::: Dataset section

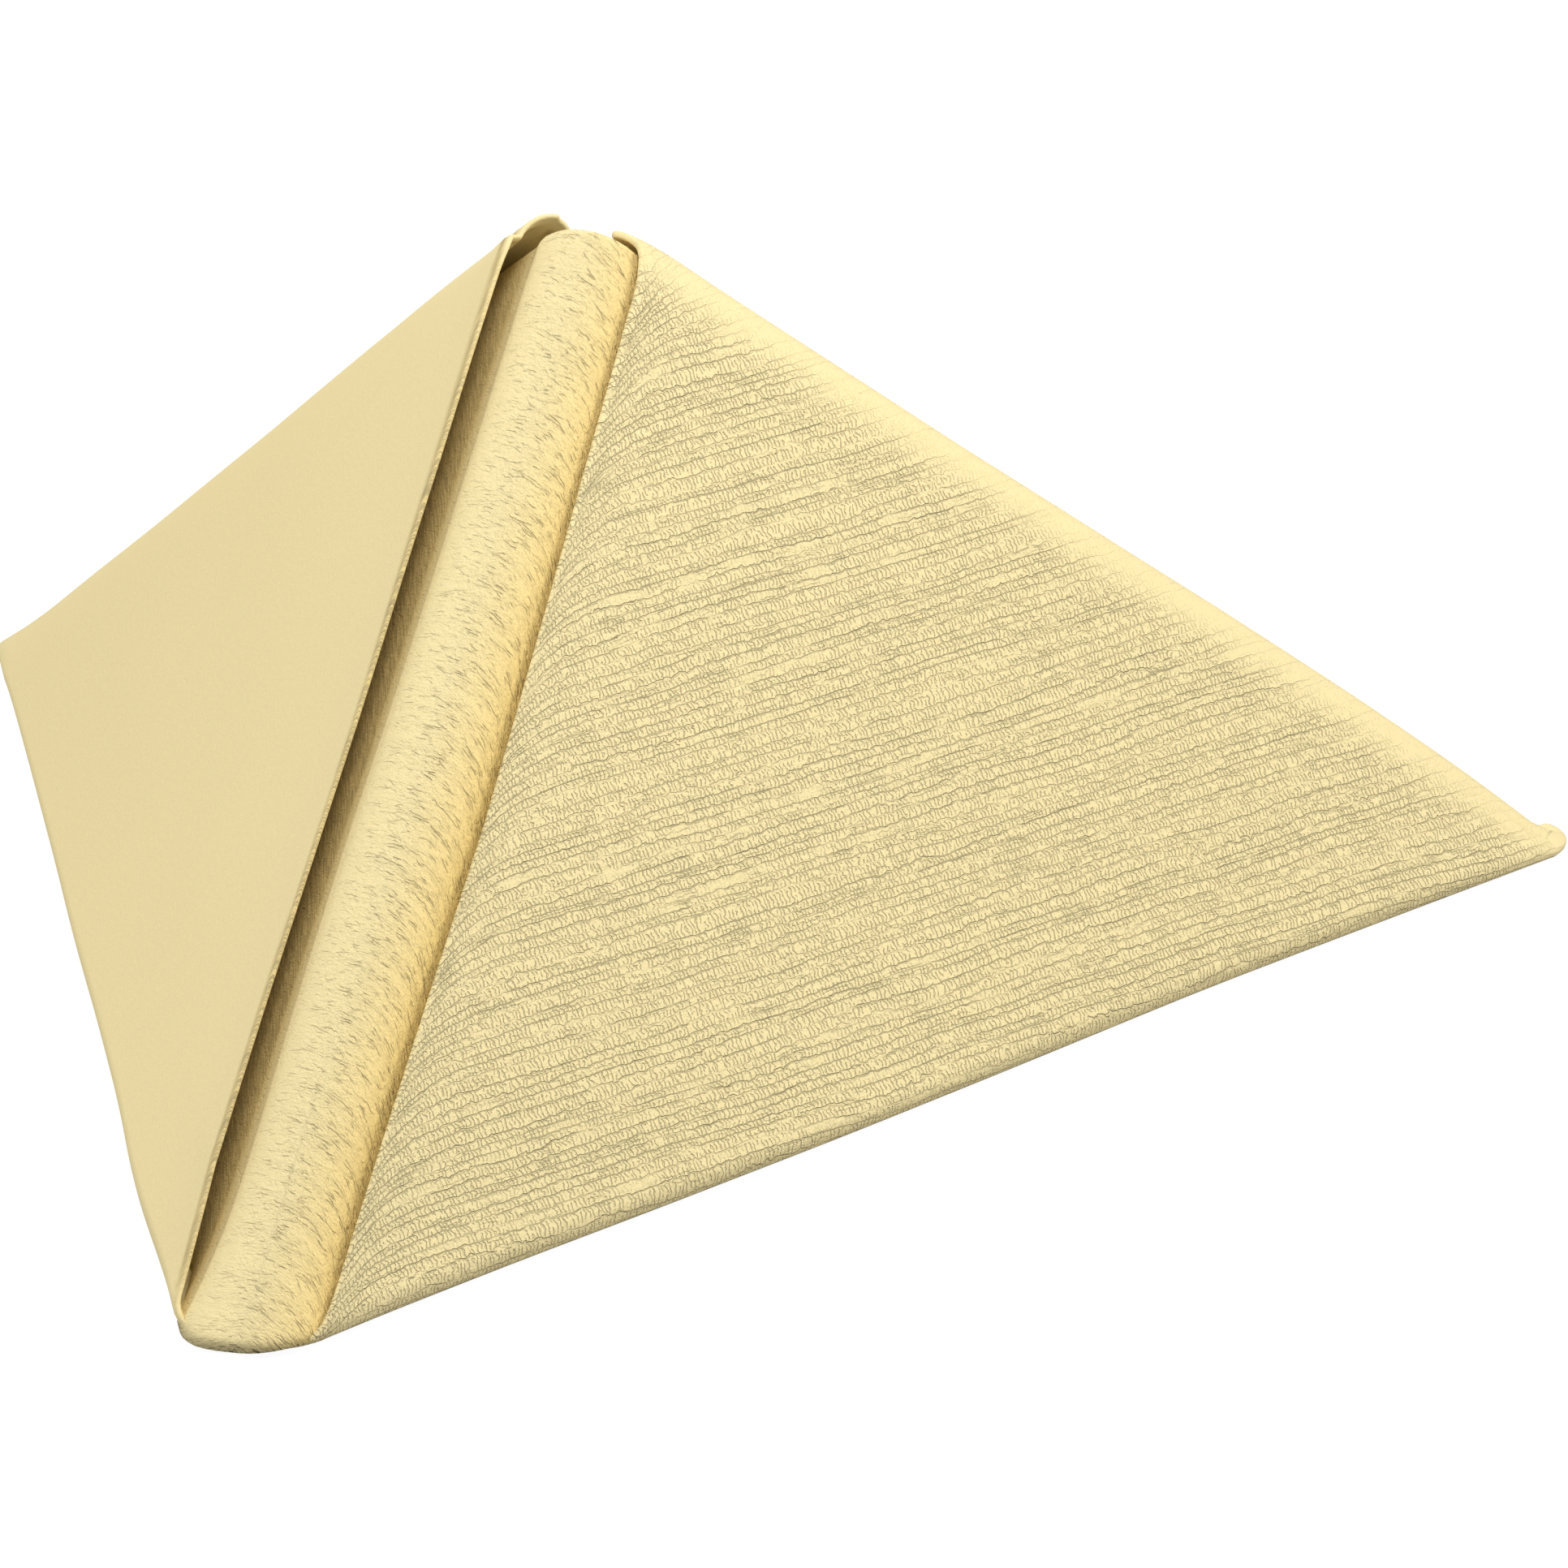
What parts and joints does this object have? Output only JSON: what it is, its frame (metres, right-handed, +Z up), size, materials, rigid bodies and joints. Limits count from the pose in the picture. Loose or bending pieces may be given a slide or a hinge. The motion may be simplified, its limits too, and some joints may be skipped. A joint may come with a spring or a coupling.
{
  "type": "paper napkin",
  "caption": "Square embossed paper napkin folded into a standing pyramid, with a rounded front ridge between two flaps, for a laid table.",
  "frame": {"origin": "on the ground, below the middle of the napkin's box", "axes": "+Z up, the front ridge faces -Y, the open back faces +Y, and the wings spread along X"},
  "size_m": [0.19, 0.1771, 0.0841],
  "materials": {
    "paper": "matte"
  },
  "bodies": {
    "root": {"napkin": "paper"}
  },
  "joints": []
}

::::::

Problem requirements: Copy each line of the data exactly, leaving nothing out.

Written reply:
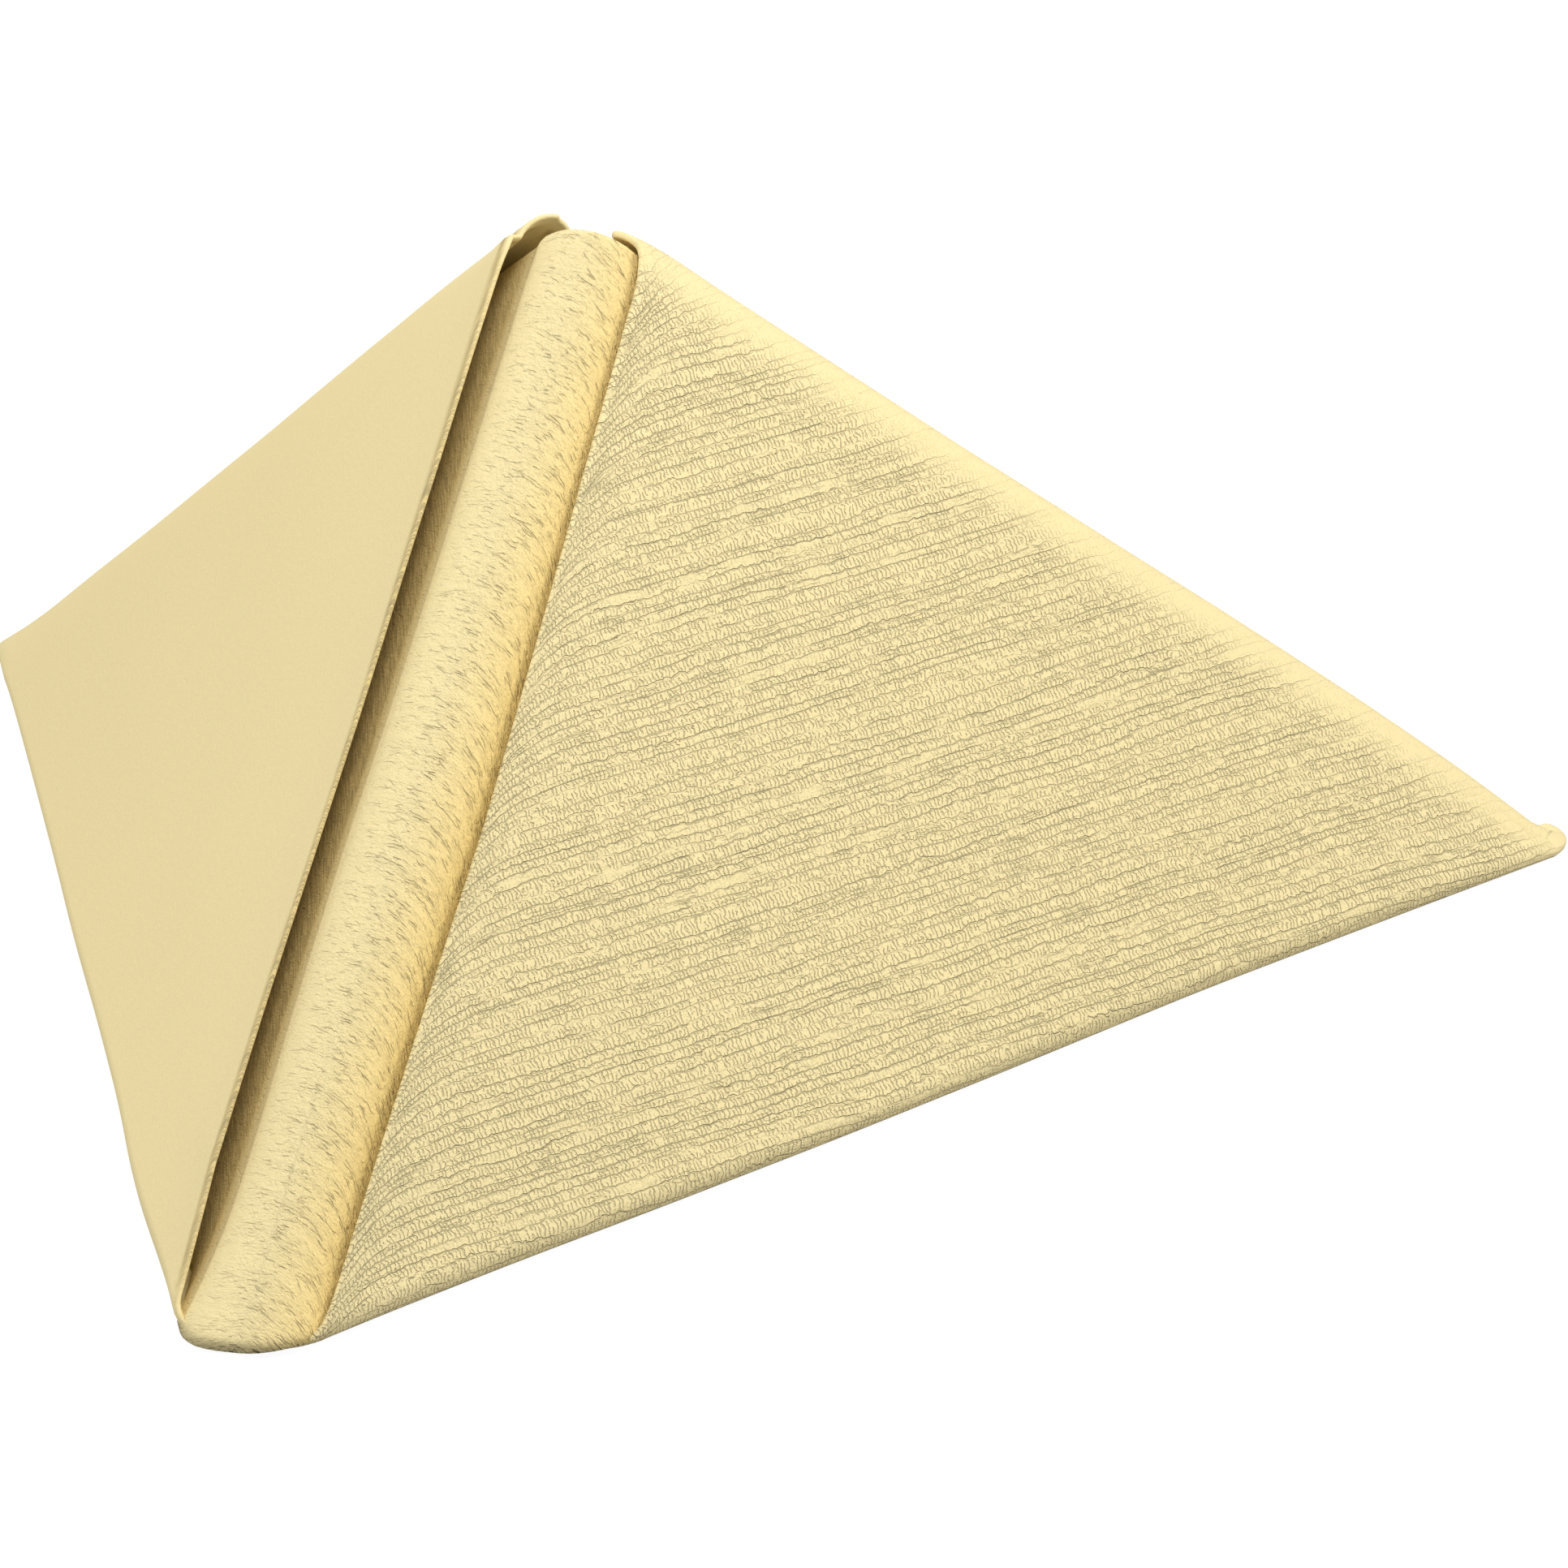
What parts and joints does this object have? Output only JSON: what it is, its frame (metres, right-handed, +Z up), size, materials, rigid bodies and joints. Limits count from the pose in the picture. Loose or bending pieces may be given a slide or a hinge. The motion may be simplified, its limits too, and some joints may be skipped. A joint may come with a spring or a coupling.
{
  "type": "paper napkin",
  "caption": "Square embossed paper napkin folded into a standing pyramid, with a rounded front ridge between two flaps, for a laid table.",
  "frame": {"origin": "on the ground, below the middle of the napkin's box", "axes": "+Z up, the front ridge faces -Y, the open back faces +Y, and the wings spread along X"},
  "size_m": [0.19, 0.1771, 0.0841],
  "materials": {
    "paper": "matte"
  },
  "bodies": {
    "root": {"napkin": "paper"}
  },
  "joints": []
}